Seguono uno dei nomi di spicco dell’evento, i Mr. T-Bone, anche loro italianissimi, a dispetto del nome, e attivi da vent’anni in tutto il mondo con il loro ska in uno stile che è stato portato alla ribalta da Giuliano Palma e i Bluebeaters. Estremamente precisi e con una vocalità molto adatta al genere, ma come personale appunto non molto trasportanti (i beat erano sempre contenuti, ci si aspettava sempre il momento frenetico che non è mai arrivato). Per non tradire l’aspettativa del pubblico, forse, sarebbero stati più adatti in una contesto meno folk.
L’ultimo artista della serata è lo sloveno Magnifico (questa volta che il nome è italiano, ironicamente non lo è la provenienza dell’artista) molto famoso in patria e oltre per il suo stile singolare: un’unione di musica balcanica con un inglese volutamente e forzatamente maccheronico, che crea una commistione molto particolare; la sorpresa iniziale però svanisce presto e lascia posto a una musicalità un po’ troppo uguale a se stessa e con poca voglia di cambiare. Una seconda serata più adatta all’ascolto quindi che al ballo sfrenato, ma conoscendo le potenzialità della situazione rimane un pochino di amaro in bocca (poco eh…).
Ultimo e più atteso giorno, la domenica, in cui è previsto il main event con Ambrogio Sparagna e la sua orchestra popolare con la partecipazione nientepopòdimenoche (permettetemi questa terribile espressione, ma lunga abbastanza da generare il ricercato effetto di suspance) di Francesco De Gregori.

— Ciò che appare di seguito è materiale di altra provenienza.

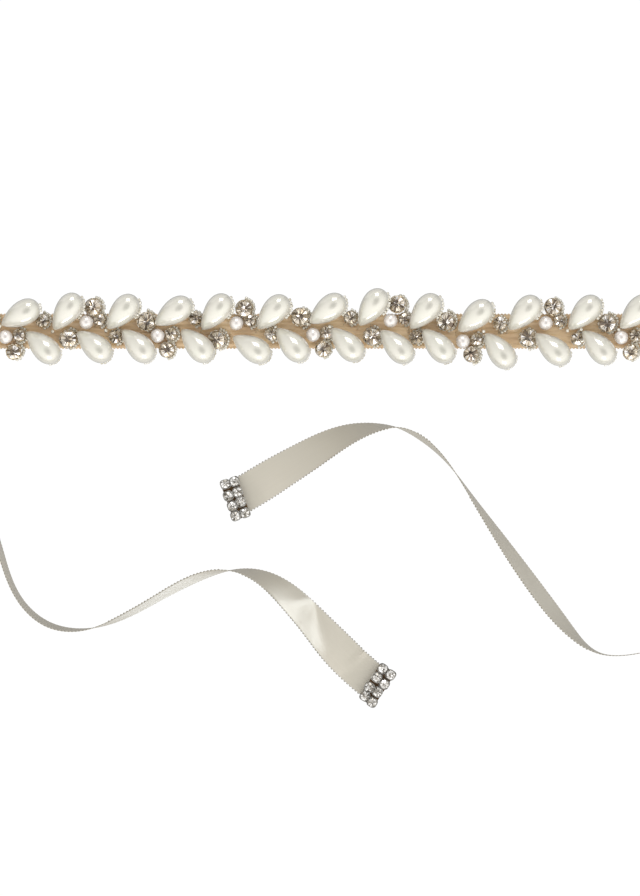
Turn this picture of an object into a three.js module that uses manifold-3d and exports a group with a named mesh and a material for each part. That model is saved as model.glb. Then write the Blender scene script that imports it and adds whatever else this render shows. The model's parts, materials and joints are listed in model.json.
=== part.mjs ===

L’ultimo giorno si comincia prima e quindi arrivo alle 22. Prima del piatto forte c’è sempre bisogno di un antipastino, all’occasione gentilmente offerto dai Capobanda, gruppo romano-irpino che propone un folk/pop cantautorale, e quando un mio amico mi dice “ma io questi li ho già visti, fanno la cover band di Rino Gaetano” tutto mi è più chiaro. In effetti i Capobanda girano l’Italia con il nome di ISeiOttavi riproponendo le canzoni del cantautore calabrese, e nella loro produzione di inediti questa influenza è molto evidente.

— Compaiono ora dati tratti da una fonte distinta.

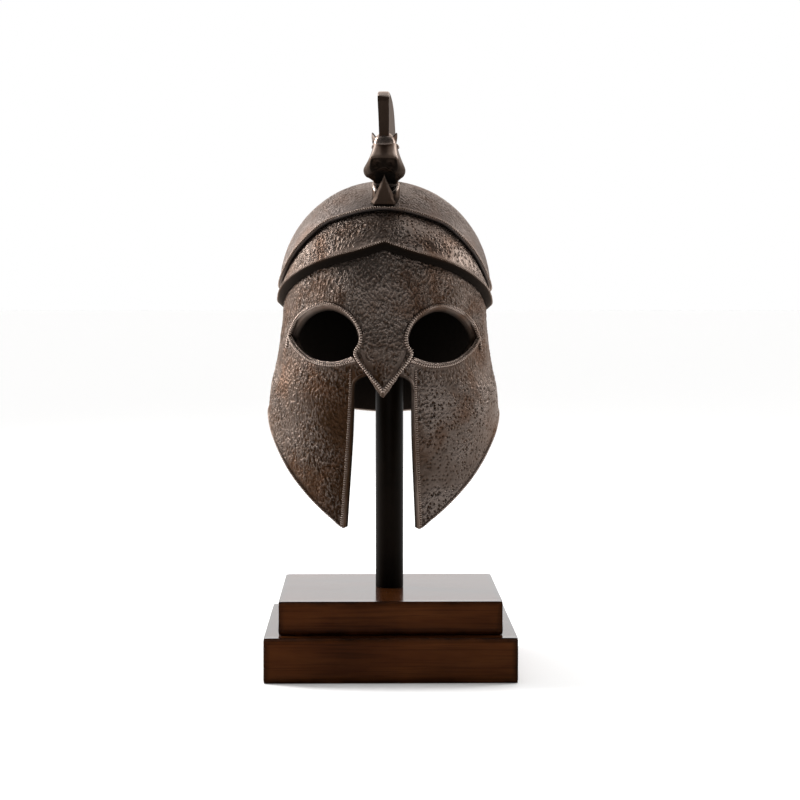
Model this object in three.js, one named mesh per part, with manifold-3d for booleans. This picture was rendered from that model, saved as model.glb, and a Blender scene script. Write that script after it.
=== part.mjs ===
// A Greek helmet of hammered bronze, held on a post over a two-step wooden stand.
// Millimetres, +Z up. The origin is the middle of the stand's underside, and the helmet faces -Y.
//
// From outside, the helmet is three lapping layers: a skull cap, a brow band under its edge, and a face mask
// under the band. All three follow one skull form, an ellipsoid. Turns round the helmet are in degrees from
// the middle of its face, so 90 is the wearer's side and 180 the back.

import * as THREE from 'three';
import { mergeVertices } from 'three/addons/utils/BufferGeometryUtils.js';
import Module from 'manifold-3d';

const wasm = await Module();
wasm.setup();

// ---------------------------------------------------------------- driving dimensions

const gap = 0.3;

const stand = { lowerSide: 220, lowerHeight: 40, upperSide: 195, upperHeight: 30, edge: 1.5 };
const post = { diameter: 25, discDiameter: 48, discThickness: 6, discTop: 427.5 };

// The helmet hangs a little to one side of its post, and is turned and tipped slightly.
const seat = { shift: -4.4, turn: -1, tip: 0.7, pivot: 300 };

const skull = { side: 95, length: 110, height: 97.5, centre: 340 };

const columns = 52;
const cap = { thickness: 3, bead: 0.9 };
const band = { proud: 2.3, lip: 9, thickness: 3.7, lap: 6 };
const mask = { wall: 6, underBand: 4, lap: 8, rows: 10 };
const reveal = 8;
const bead = { radius: 1.5, sides: 5 };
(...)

Si arriva finalmente al tanto atteso evento principale dell’AFF e Sparagna e De Gregori cominciano insieme con una particolare versione di alcuni versi della Divina Commedia musicati in taranta. L’effetto è piuttosto spiazzante e ricorda il De Andrè di S’i fosse foco e fa capire subito che del classico De Gregori ci sarà davvero poco. I due si alternano alla voce e sul palco, sempre con l’orchestra a farla da padrone e Sparagna molto bravo ad aizzare la folla (nessuna violenza eh); tra una taranta e un pezzo di De Gregori il concerto va avanti molto piacevolmente ma chi si aspettava un concerto classico del Principe è rimasto senza dubbio a bocca asciutta, perché sono state poche le sue canzoni e nessuna famosissima (Santa Lucia e San Lorenzo erano le più conosciute ma per me che sono un fan sfegatato, forse molti non le conoscevano nemmeno), e altre tre o quattro che non conoscevo nemmeno io (e che fan sei! – direte voi – eh avete ragione mi prendo meriti che non ho). Onestamente ho trovato molto bella l’unione e il concerto è stato senza dubbio di alto valore e poi è risaputo l’odio di De Gregori nel riproporre le stesse canzoni per anni, quindi è comunque da apprezzare questa sua continua ricerca e capacità di cambiamento.
Una tre giorni ricca di nuovi gruppi e nuove sonorità: anche quest’anno, a dispetto della presunta sfiga del numero dell’edizione, l’Ariano Folkfestival è stato un successo di pubblico e di musica e ha confermato il suo status di protagonista dei contest musicali internazionali.